How to Consolidate Debt Without Hurting Your Credit Score

Managing multiple debts can be overwhelming and stressful, especially when you’re juggling various interest rates and monthly payments. Debt consolidation is a popular strategy that can simplify your finances, reduce monthly payments, and potentially save money on interest. However, many worry about the impact this process might have on their credit scores. The good news is that with careful planning, you can consolidate debt without damaging your credit.

Understanding Debt Consolidation

Debt consolidation involves combining multiple debts into a single loan or payment arrangement. This can be done through various methods such as personal loans, balance transfer credit cards, or home equity loans. The primary goal is to replace several high-interest debts with one loan that ideally has a lower interest rate and more manageable payment terms.

Common Concerns About Credit Scores and Debt Consolidation

Many people hesitate to consolidate debt because they worry about potential negative impacts on their credit. Here are some common concerns and the facts behind them:

  • Hard Inquiries: When you apply for a debt consolidation loan, lenders will usually perform a hard inquiry on your credit report. This can cause a small, temporary drop in your credit score, typically just a few points.
  • Account Closures: Paying off credit cards after consolidation may lead you to close those accounts. Since credit utilization ratio and the length of credit history affect your score, closing accounts can sometimes lower your credit score.
  • Late Payments: Consolidation won’t fix late payments. In fact, consistently making on-time payments on your new consolidation loan is essential to improving your score over time.
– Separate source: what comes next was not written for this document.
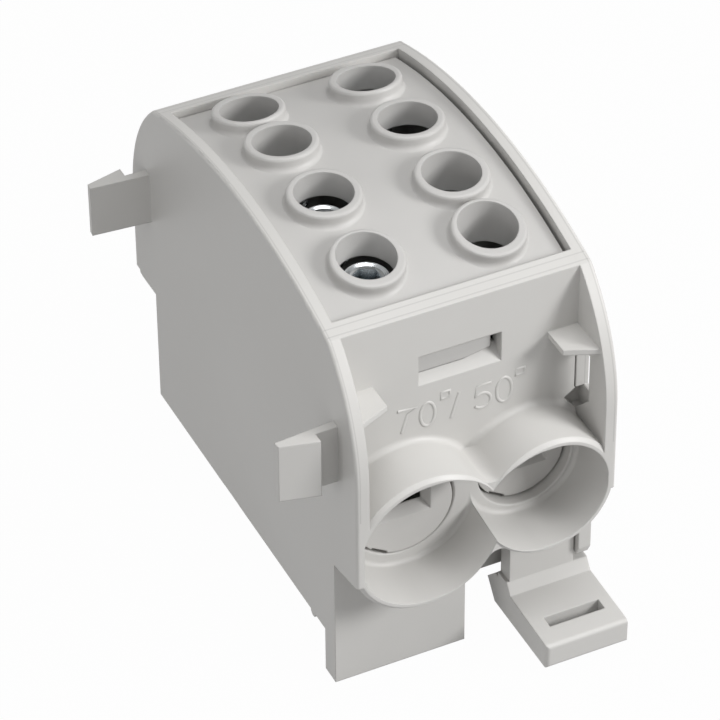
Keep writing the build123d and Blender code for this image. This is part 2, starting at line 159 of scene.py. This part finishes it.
class NodeSheet:
    """A material's or world's node tree, with short calls to add and join its nodes."""

    def __init__(self, owner: bpy.types.Material | bpy.types.World) -> None:
        """Start with no nodes.

        Args:
            owner: The new material or world.
        """
        owner.use_nodes = True
        self.owner = owner
        self.tree = owner.node_tree
        self.tree.nodes.clear()

    @classmethod
    def for_material(cls, name: str) -> NodeSheet:
        """Start a new material's sheet."""
        return cls(bpy.data.materials.new(name))

    def add(self, kind: str, **settings: object) -> bpy.types.Node:
        """Add a node and set its sockets or properties by name.

        Args:
            kind: The node's type name.
            **settings: Socket values, written with _ for a space, or node properties.

        Returns:
            The new node.
        """
        node = self.tree.nodes.new(kind)
        for key, value in settings.items():
            label = key.replace("_", " ")
            if label in node.inputs:
                node.inputs[label].default_value = value
            else:
                setattr(node, key, value)
        return node

    def link(self, source: bpy.types.NodeSocket, target: bpy.types.NodeSocket) -> None:
        """Link two sockets."""
        self.tree.links.new(source, target)

    def join(self, source: bpy.types.Node, output: str, target: bpy.types.Node, socket: str
             ) -> None:
        """Link an output of one node to an input of another, by name."""
        self.link(source.outputs[output], target.inputs[socket])

    def texture(self, kind: str, **settings: object) -> bpy.types.Node:
        """Add a texture that is laid out by the object's own coordinates.

        Args:
            kind: The texture node's type name.
            **settings: As for add.

        Returns:
            The texture node.
        """
        node = self.add(kind, **settings)
        self.join(self.add("ShaderNodeTexCoord"), "Object", node, "Vector")
        return node

    def chain(self, socket: bpy.types.NodeSocket, steps: list[tuple[str, float]]
              ) -> bpy.types.NodeSocket:
        """Pass a value through a row of math nodes.

        Args:
            socket: Where the value comes from.
            steps: Each node's operation and second value.

        Returns:
            The last node's output.
        """
        for operation, second in steps:
            node = self.add("ShaderNodeMath", operation=operation)
            self.link(socket, node.inputs[0])
            node.inputs[1].default_value = second
            socket = node.outputs["Value"]
        return socket

    def combine(self, operation: str, first: bpy.types.NodeSocket, *others: bpy.types.NodeSocket
                ) -> bpy.types.NodeSocket:
        """Bring several values together in a row of math nodes.

        Args:
            operation: What each node does with two values.
            first: The first value.
            *others: The values that follow.

        Returns:
            The last node's output.
        """
        for other in others:
            node = self.add("ShaderNodeMath", operation=operation)
            self.link(first, node.inputs[0])
            self.link(other, node.inputs[1])
            first = node.outputs["Value"]
        return first

    def ramp(self, source: bpy.types.Node, output: str, stops: list[tuple[float, Colour]]
             ) -> bpy.types.Node:
        """Add a colour ramp fed by a node.

        Args:
            source: Node that gives the factor.
            output: Its output.
            stops: Place and colour of each stop, in order.

        Returns:
            The ramp node.
        """
        node = self.add("ShaderNodeValToRGB")
        points = node.color_ramp.elements
        for point, (place, colour) in zip(points, stops, strict=True):
            point.position = place
            point.color = (*colour, 1.0)
        self.join(source, output, node, "Fac")
        return node

    def spread(self, source: bpy.types.Node, output: str, **limits: float) -> bpy.types.Node:
        """Add a node that maps a value from one range to another.

        Args:
            source: Node that gives the value.
            output: Its output.
            **limits: From_Min, From_Max, To_Min and To_Max, each 0 or 1 where left out.

        Returns:
            The mapping node, with its Result.
        """
        node = self.add("ShaderNodeMapRange", **limits)
        self.join(source, output, node, "Value")
        return node

    def finished(self, shader: bpy.types.Node, output: str) -> bpy.types.Material:
        """Send a shader to the material's surface.

        Args:
            shader: The last shader node.
            output: Its output.

        Returns:
            The finished material.
        """
        self.join(shader, output, self.add("ShaderNodeOutputMaterial"), "Surface")
        return self.owner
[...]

Tips for Consolidating Debt Without Hurting Your Credit

Follow these strategies to ensure a smooth debt consolidation process while protecting your credit score:

  • Shop Around and Compare Offers: Before applying, research different lenders and loan options. Multiple inquiries within a short period (usually 14-45 days) count as a single hard inquiry, minimizing the impact on your credit score.
  • Choose the Right Consolidation Method: Decide between a personal loan, balance transfer credit card, or home equity loan based on what fits your financial situation best. Each has pros and cons related to interest rates, repayment terms, and credit impact.
  • Keep Old Accounts Open: Avoid closing credit cards once paid off. Keeping these accounts open helps maintain your overall credit limit, lowering your credit utilization ratio and positively affecting your score.
  • Make Payments on Time: Timely payments on your new loan are critical. Set up automatic payments or reminders to ensure you never miss a due date.
  • Monitor Your Credit Reports: Regularly review your credit reports for errors and updates. This helps you stay on top of your credit profile and address any discrepancies quickly.

Additional Strategies for Managing Debt Effectively

Beyond consolidation, here are some practices that can further assist your financial journey:

  • Budget Wisely: Create a realistic budget that accounts for your consolidated loan payments while allowing some room for savings and unexpected expenses.
  • Build an Emergency Fund: Establishing an emergency fund prevents future reliance on credit cards or loans during emergencies, keeping your debt under control.
  • Seek Professional Advice: If your debt is overwhelming, consider consulting a credit counselor or financial advisor. They can help you explore debt management plans tailored to your needs.

Debt consolidation, when done thoughtfully, can be a powerful tool to regain control over your finances without hurting your credit score. The key is to understand the process, choose the right approach, and maintain responsible financial habits throughout. With diligence and discipline, you can simplify your debts, reduce interest costs, and gradually build a stronger credit profile for the future.